Ohne eigenen Willen und bar jeder Absicht kann es offensichtlich auch Maschinen gelingen Inhalte zu schaffen, die uns „ansprechen“. Und um auf noch überzeugendere Weise zu sich selbst zu sprechen, kann man eine Maschine auch mit Menschlichem füttern. Die Serie Ossuaires (2018) des Frankokanadiers Grégory Chatonsky ist eine Art Hybrid aus Cyborg und Kannibale. Sie beruht auf mehreren Hundert 3D Dateien menschlicher und nicht-menschlicher Knochen, die in ein Netzwerk aus künstlichen Neuronen eingespeist wurden, was den Computer “gelehrt” hat, neue Knochen zu erzeugen. Daraus entsteht dann eine Fantasy-Realität mit obskurem Double im Stil des Filmregisseurs David Cronenberg: die Maschine zögert zwischen Wiedererkennung und Unterschied und bringt am Ende etwas Vertrautes zustande, eine ähnliche Absonderlichkeit. Das Unheimliche an dieser Vorstellung ist die Verlängerung des menschlichen Unbewussten mithilfe von IT-Code. Dieser Übergang von einer Welt in eine andere durch GANs (oder Generative Adversarial Networks sind laut Wikipedia in der Informatik eine Gruppe von Algorithmen zu unüberwachtem Lernen) und andere automatische Lernalgorithmen – von analog zu digital, und dann wieder zurück zu analog – hinterlässt Spuren.
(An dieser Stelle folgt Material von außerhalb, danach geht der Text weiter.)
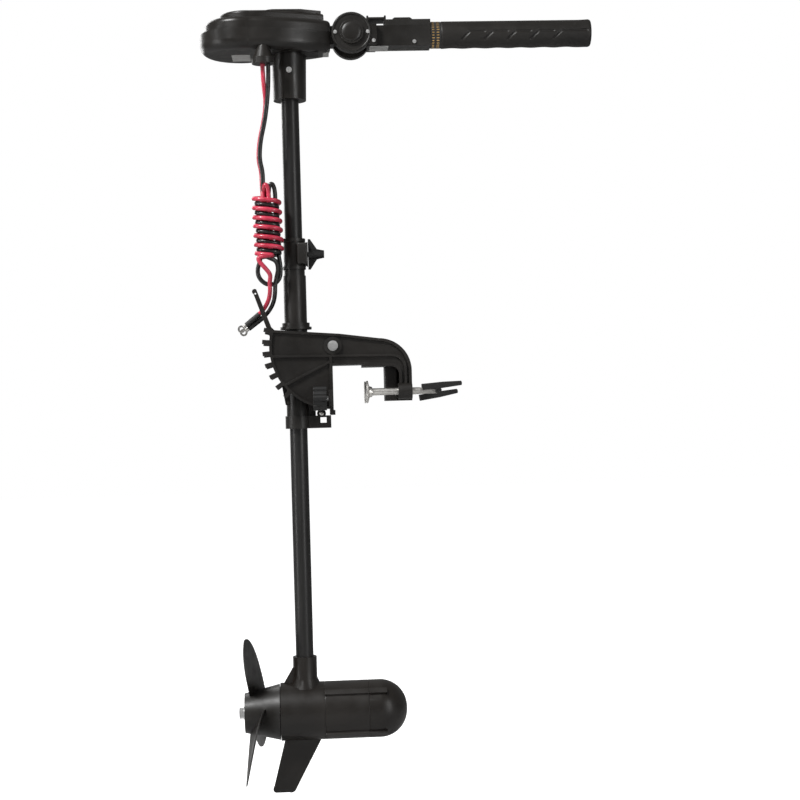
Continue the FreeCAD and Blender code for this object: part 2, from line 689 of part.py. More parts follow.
def tiller_cover():
    """Upper skin of the arm, with a bar on two posts over a gap and a pocket for the button."""
    base = S.TillerZ + 12
    rear = span_box((47, -16, base), (74, 16, base + 1.5))
    posts = [span_box((x, -16, base + 1), (x + 3, 16, base + 17)) for x in (45, 73)]
    bar = span_box((45, -16, base + 11), (76, 16, base + 14.5))
    front = span_box((74, -19, base), (S.ArmEnd, 19, base + 10))
    pocket = span_box((86, -7.4, base + 2), (119, 7.4, base + 30))
    return cut(fuse(rear, *posts, bar, front), pocket)


def release_button():
    body = new_body()
    low = S.TillerZ + 17.5
    pad(body, "XZ_Plane", [[
        (86.5, low), (86.5, low + 8), (90, low + 10.5), (115, low + 10.5), (118.5, low + 8),
        (118.5, low),
    ]], "ButtonWidth", symmetric=True)
    return body


def tiller_pin():
    return cylinder((S.TillerX, -32.5, S.TillerZ), ALONG_Y, "TillerPinDia", 65)


def hinge_caps():
    """A raised disc over each cheek."""
    first = S.KnuckleWidth / 2 + 0.4 + S.CheekWidth
    at = [(S.TillerX, first, S.TillerZ), (S.TillerX, -first - 4, S.TillerZ)]
    bores = [(S.TillerX, first - 1, S.TillerZ), (S.TillerX, -first - 1.2, S.TillerZ)]
    return together(*[
        cut(cylinder(a, ALONG_Y, "CheekCapDia", 4), cylinder(b, ALONG_Y, "TillerPinDia", 2.2))
        for a, b in zip(at, bores)
    ])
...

Genau wie nächtliche Träume, die uns mit unberechenbaren Bildern in den Morgen entlassen, muss künstliche Intelligenz, welche Kunst “erträumt”, nicht zwangsläufig intelligent sein, um in unsere Vorstellungskraft zu dringen und unseren Blick zu transformieren. Es reicht aus, das entsprechende Programm zu initiieren und unsere Augen nicht zu verschließen, wenn Undenkbares passiert.